To make the manufacturer’s income statement more understandable to readers of the financial statements, accountants do not show all of the details that appear in the cost of goods manufactured statement. Next, we show the income statement for Farside Manufacturing Company. Notice the relationship of the statement of cost of goods manufactured to the income statement.
The cost of goods manufactured appears in the cost of goods sold section of the income statement. The cost of goods manufactured is in the same place that purchases would be presented on a merchandiser’s income statement. We add cost of goods manufactured to beginning finished goods inventory to derive cost of goods available for sale. This is similar to the merchandiser who presents purchases added to beginning merchandise to derive goods available for sale.

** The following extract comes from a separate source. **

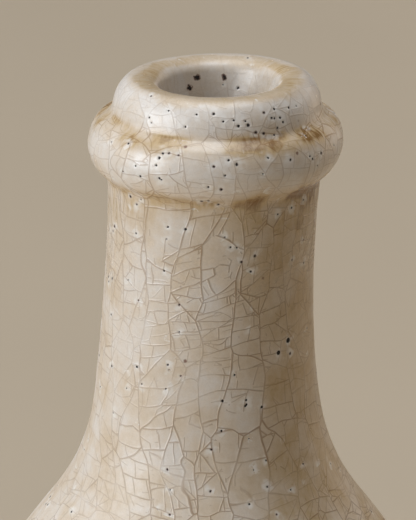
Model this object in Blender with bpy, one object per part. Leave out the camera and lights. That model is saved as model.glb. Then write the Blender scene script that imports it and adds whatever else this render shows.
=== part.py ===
"""Stoneware bottle vase with a double-ringed mouth, thrown in sections that are luted together.

Metres, +Z up, origin at the middle of the foot's resting face. Every section is turned on the
wheel axis, and the neck with its two rings leans a little to +X above the shoulder.
"""
import math

import bmesh
import bpy

# ---- Driving sizes, in metres unless said otherwise ----

SEGMENTS = 48                # facets round each turned section
FIT_GAP = 0.0003             # clearance between sections that touch

FOOT_HEIGHT = 0.0080
FOOT_RADIUS = 0.0405         # outside, at the resting face
FOOT_SPREAD = 0.0020         # how much wider the ring is at its top
FOOT_RING_WIDTH = 0.0075     # outside to bore, at the resting face
FOOT_EDGE_ROUND = 0.0010
FOOT_BOSS_DEPTH = 0.0020     # the body's underside reaches this far down inside the foot ring

WALL = 0.0055                # clay thickness of the body, measured level
FLOOR = 0.0065               # clay thickness under the inside floor
FLOOR_ROUND = 0.0090         # inside corner between floor and wall
BODY_LAP = 0.0060            # height of the tongue where two body sections lap

BASE_STEP = 0.0015           # how far the body stands out over the foot ring
BASE_SLOPE = 0.75            # change of radius per unit of height, here and below
BELLY_RISE = 0.0780          # foot to widest circle
BELLY_RADIUS = 0.0660
SHOULDER_RISE = 0.0610       # widest circle to the steep middle of the shoulder
SHOULDER_RADIUS = 0.0351
SHOULDER_SLOPE = -0.772
NECK_BASE_RISE = 0.0274      # middle of the shoulder to the foot of the neck
NECK_BASE_FLARE = 0.00178    # how much wider the neck is there than at its waist
NECK_BASE_SLOPE = -0.095
NECK_WAIST_RISE = 0.0326     # foot of the neck to its narrowest circle
NECK_RADIUS = 0.02295        # at that circle
NECK_TOP_RISE = 0.0164       # narrowest circle to the underside of the collar
NECK_TOP_FLARE = 0.00035
NECK_TOP_SLOPE = 0.05

COLLAR_HEIGHT = 0.0135
COLLAR_BULGE = 0.0046        # how far the collar stands out from the neck
COLLAR_CREST = 0.0068        # height of its widest circle above its underside
COLLAR_LOWER_ROUND = 1.6     # exponent of its lower curve, where 2 is a true ellipse

LIP_HEIGHT = 0.0081          # groove above the collar to the top of the lip
LIP_SETBACK = 0.0003         # how far the lip's side stands inside the neck's top radius
LIP_CREST_INSET = 0.0050     # from the lip's side in to its highest circle
MOUTH_RADIUS = 0.0126
MOUTH_ROUND_HEIGHT = 0.0040
MOUTH_ROUND = 2.6            # exponent of the curve from the crest down into the mouth
SKIRT_WALL = 0.0031          # the lip ring's skirt, which stands inside the neck's bore
SKIRT_DEPTH = 0.0105

LEAN_ANGLE = math.radians(2.35)
LEAN_BEND = 0.0160           # height over which the neck bends into its lean
LEAN_START_DROP = 0.0021     # how far below the foot of the neck the bend starts

GLAZE_COLOR = (0.617, 0.523, 0.392, 1.0)
CLAY_COLOR = (0.310, 0.180, 0.098, 1.0)

# ---- Heights and radii that follow from them ----

BELLY_HEIGHT = FOOT_HEIGHT + BELLY_RISE
SHOULDER_HEIGHT = BELLY_HEIGHT + SHOULDER_RISE
NECK_BASE_HEIGHT = SHOULDER_HEIGHT + NECK_BASE_RISE
NECK_WAIST_HEIGHT = NECK_BASE_HEIGHT + NECK_WAIST_RISE
NECK_TOP_HEIGHT = NECK_WAIST_HEIGHT + NECK_TOP_RISE
GROOVE_HEIGHT = NECK_TOP_HEIGHT + COLLAR_HEIGHT
VASE_HEIGHT = GROOVE_HEIGHT + LIP_HEIGHT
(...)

Farside Manufacturing Company | ||
Income statement | ||
For the year ended December 31 | ||
Sales | $1,800,000 | |
Cost of goods sold: | ||
Finished goods inventory, January 1 | $50,000 | |
Cost of goods manufactured | 1,100,000 | |
Cost of goods available for sale | $1,150,000 | |
Less: Finished goods inventory, December 31 | 60,000 | |
Cost of goods sold | 1,090,000 | |
Gross margin [Sales – Cost of goods sold] | $710,000 | |
Operating expenses: | ||
Selling expenses | $300,000 | |
Administrative expenses | 200,000 | |
Total operating expenses | 500,000 | |
Income from operations | $210,000 |
Note: Cost of goods available for sale represents all items completed and read to sell during the period. It is calculated as beginning finished goods inventory + cost of goods manufactured from the statement of cost of goods manufactured. Income from operations is calculated as Gross Margin [also called Gross Profit] – total operating expenses.